Supplied material:
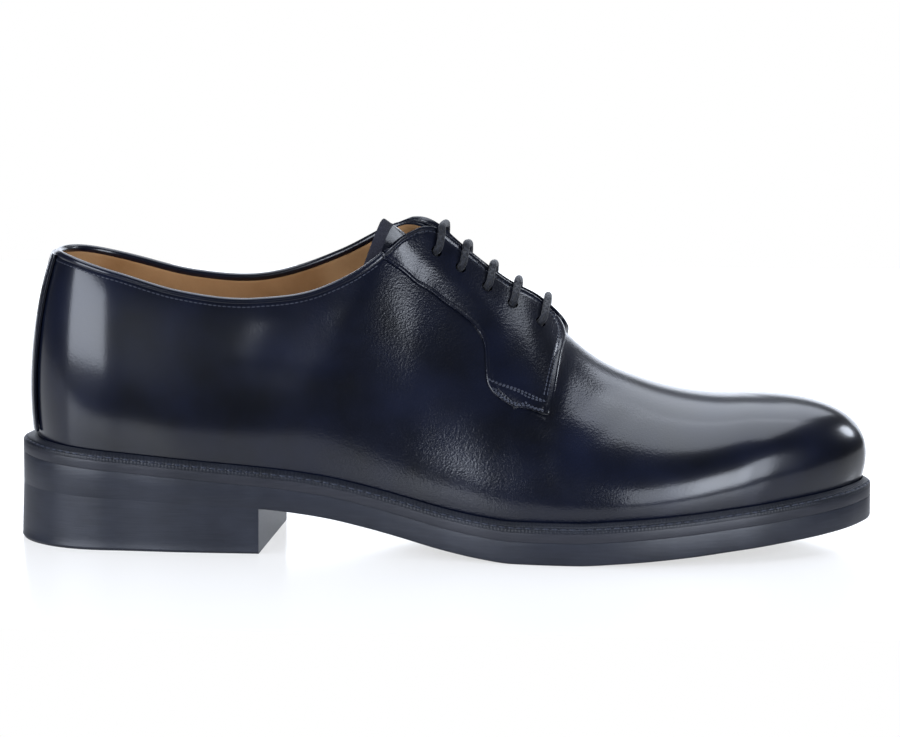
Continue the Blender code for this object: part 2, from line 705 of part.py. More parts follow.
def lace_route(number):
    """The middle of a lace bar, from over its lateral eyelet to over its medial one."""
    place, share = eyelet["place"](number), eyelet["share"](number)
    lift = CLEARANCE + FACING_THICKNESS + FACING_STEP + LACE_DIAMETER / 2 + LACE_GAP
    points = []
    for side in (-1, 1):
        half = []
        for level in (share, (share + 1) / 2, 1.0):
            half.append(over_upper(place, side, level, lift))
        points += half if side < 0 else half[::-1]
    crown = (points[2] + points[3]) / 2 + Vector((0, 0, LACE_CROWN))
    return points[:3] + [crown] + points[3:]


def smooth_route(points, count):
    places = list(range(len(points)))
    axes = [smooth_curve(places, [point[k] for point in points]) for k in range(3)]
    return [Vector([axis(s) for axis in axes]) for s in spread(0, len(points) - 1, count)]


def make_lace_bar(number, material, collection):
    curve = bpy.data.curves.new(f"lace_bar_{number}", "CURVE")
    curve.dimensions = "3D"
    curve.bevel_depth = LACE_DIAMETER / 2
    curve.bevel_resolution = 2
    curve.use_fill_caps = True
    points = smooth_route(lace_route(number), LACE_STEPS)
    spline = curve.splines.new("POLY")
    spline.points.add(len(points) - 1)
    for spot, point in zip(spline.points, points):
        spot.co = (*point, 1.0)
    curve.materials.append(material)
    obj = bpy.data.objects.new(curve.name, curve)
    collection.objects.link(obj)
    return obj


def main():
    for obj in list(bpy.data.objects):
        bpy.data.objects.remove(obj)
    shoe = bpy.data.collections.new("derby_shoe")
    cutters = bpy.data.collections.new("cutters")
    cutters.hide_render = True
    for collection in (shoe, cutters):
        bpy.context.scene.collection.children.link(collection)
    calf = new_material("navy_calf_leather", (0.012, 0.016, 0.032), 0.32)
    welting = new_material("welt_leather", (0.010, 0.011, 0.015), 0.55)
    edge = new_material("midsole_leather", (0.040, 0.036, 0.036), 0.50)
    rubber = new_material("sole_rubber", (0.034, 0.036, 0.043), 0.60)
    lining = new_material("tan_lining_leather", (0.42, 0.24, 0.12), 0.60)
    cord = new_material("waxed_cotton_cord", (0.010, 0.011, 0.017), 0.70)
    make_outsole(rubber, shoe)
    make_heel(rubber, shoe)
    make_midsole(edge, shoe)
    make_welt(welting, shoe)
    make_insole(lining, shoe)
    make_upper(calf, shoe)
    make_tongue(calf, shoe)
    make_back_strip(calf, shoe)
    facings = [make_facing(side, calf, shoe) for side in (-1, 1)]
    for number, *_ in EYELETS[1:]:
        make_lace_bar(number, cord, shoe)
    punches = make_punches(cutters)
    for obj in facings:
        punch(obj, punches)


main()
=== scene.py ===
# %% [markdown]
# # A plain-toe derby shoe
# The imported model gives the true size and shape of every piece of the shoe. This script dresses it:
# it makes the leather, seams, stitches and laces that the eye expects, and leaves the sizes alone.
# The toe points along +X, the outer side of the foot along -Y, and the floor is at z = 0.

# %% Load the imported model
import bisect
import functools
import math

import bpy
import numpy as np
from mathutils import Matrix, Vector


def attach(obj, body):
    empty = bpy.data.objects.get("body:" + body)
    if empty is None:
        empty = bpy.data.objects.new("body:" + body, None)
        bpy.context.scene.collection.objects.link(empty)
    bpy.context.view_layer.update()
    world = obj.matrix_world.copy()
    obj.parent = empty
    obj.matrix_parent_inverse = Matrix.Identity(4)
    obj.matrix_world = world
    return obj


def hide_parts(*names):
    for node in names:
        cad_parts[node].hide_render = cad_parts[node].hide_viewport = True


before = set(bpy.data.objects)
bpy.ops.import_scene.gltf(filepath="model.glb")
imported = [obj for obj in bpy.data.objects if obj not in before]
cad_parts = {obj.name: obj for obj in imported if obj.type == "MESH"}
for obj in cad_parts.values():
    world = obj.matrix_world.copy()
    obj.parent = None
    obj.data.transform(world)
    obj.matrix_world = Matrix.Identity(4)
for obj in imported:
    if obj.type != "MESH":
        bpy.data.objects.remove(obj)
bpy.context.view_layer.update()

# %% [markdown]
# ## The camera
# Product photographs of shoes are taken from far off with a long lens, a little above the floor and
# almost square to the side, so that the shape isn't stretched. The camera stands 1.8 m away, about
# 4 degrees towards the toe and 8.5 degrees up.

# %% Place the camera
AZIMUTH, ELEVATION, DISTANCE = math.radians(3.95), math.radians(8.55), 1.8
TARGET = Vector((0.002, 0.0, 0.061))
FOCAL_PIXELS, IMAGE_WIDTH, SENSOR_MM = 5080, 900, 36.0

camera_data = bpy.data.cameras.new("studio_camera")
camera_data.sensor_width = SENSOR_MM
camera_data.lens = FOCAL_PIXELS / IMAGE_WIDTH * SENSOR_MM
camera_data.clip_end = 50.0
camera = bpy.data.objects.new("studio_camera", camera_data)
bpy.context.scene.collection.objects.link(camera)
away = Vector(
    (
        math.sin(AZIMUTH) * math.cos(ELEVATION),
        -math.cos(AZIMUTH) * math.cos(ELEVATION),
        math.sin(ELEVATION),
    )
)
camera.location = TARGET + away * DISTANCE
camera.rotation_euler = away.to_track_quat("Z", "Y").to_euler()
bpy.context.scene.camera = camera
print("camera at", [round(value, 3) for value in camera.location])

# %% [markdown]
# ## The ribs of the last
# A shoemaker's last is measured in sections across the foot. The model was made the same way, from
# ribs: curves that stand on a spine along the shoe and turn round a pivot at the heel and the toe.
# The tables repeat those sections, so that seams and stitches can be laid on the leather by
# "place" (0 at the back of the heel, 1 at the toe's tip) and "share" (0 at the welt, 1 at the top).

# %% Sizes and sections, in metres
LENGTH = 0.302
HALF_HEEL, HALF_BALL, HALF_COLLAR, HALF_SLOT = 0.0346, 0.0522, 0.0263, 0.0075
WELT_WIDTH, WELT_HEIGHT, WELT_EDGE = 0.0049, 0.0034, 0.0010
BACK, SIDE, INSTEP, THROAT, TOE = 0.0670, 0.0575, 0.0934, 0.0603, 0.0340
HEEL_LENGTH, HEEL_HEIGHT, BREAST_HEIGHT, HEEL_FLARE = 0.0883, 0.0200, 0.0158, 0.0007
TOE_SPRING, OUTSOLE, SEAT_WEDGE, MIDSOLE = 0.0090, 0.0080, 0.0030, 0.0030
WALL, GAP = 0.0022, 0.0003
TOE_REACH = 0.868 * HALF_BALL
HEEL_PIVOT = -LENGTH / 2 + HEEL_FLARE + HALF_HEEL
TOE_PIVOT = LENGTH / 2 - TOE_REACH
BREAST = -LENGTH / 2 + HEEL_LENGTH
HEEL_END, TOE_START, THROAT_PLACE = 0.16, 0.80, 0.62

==

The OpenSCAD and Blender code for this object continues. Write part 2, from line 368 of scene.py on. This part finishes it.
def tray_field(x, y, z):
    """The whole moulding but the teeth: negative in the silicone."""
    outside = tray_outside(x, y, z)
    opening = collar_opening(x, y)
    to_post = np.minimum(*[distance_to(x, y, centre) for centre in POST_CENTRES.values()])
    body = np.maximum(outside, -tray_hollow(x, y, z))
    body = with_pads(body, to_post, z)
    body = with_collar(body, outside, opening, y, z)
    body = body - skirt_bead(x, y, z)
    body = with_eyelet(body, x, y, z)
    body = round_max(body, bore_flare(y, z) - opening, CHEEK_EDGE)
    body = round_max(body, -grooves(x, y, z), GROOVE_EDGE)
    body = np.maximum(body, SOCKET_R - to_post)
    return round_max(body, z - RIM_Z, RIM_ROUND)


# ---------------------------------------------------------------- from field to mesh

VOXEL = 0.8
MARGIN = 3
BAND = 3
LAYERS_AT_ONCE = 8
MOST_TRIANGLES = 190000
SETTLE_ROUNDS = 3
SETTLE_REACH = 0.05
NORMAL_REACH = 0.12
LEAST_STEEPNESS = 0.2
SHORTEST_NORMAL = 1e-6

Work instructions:
Give again only the lines from the one bearing "make_outsole(rubber, shoe)" through the one bearing "obj.matrix_world = Matrix.Identity(4)", exactly as they stand.

Answer to the task:
    make_outsole(rubber, shoe)
    make_heel(rubber, shoe)
    make_midsole(edge, shoe)
    make_welt(welting, shoe)
    make_insole(lining, shoe)
    make_upper(calf, shoe)
    make_tongue(calf, shoe)
    make_back_strip(calf, shoe)
    facings = [make_facing(side, calf, shoe) for side in (-1, 1)]
    for number, *_ in EYELETS[1:]:
        make_lace_bar(number, cord, shoe)
    punches = make_punches(cutters)
    for obj in facings:
        punch(obj, punches)


main()
=== scene.py ===
# %% [markdown]
# # A plain-toe derby shoe
# The imported model gives the true size and shape of every piece of the shoe. This script dresses it:
# it makes the leather, seams, stitches and laces that the eye expects, and leaves the sizes alone.
# The toe points along +X, the outer side of the foot along -Y, and the floor is at z = 0.

# %% Load the imported model
import bisect
import functools
import math

import bpy
import numpy as np
from mathutils import Matrix, Vector


def attach(obj, body):
    empty = bpy.data.objects.get("body:" + body)
    if empty is None:
        empty = bpy.data.objects.new("body:" + body, None)
        bpy.context.scene.collection.objects.link(empty)
    bpy.context.view_layer.update()
    world = obj.matrix_world.copy()
    obj.parent = empty
    obj.matrix_parent_inverse = Matrix.Identity(4)
    obj.matrix_world = world
    return obj


def hide_parts(*names):
    for node in names:
        cad_parts[node].hide_render = cad_parts[node].hide_viewport = True


before = set(bpy.data.objects)
bpy.ops.import_scene.gltf(filepath="model.glb")
imported = [obj for obj in bpy.data.objects if obj not in before]
cad_parts = {obj.name: obj for obj in imported if obj.type == "MESH"}
for obj in cad_parts.values():
    world = obj.matrix_world.copy()
    obj.parent = None
    obj.data.transform(world)
    obj.matrix_world = Matrix.Identity(4)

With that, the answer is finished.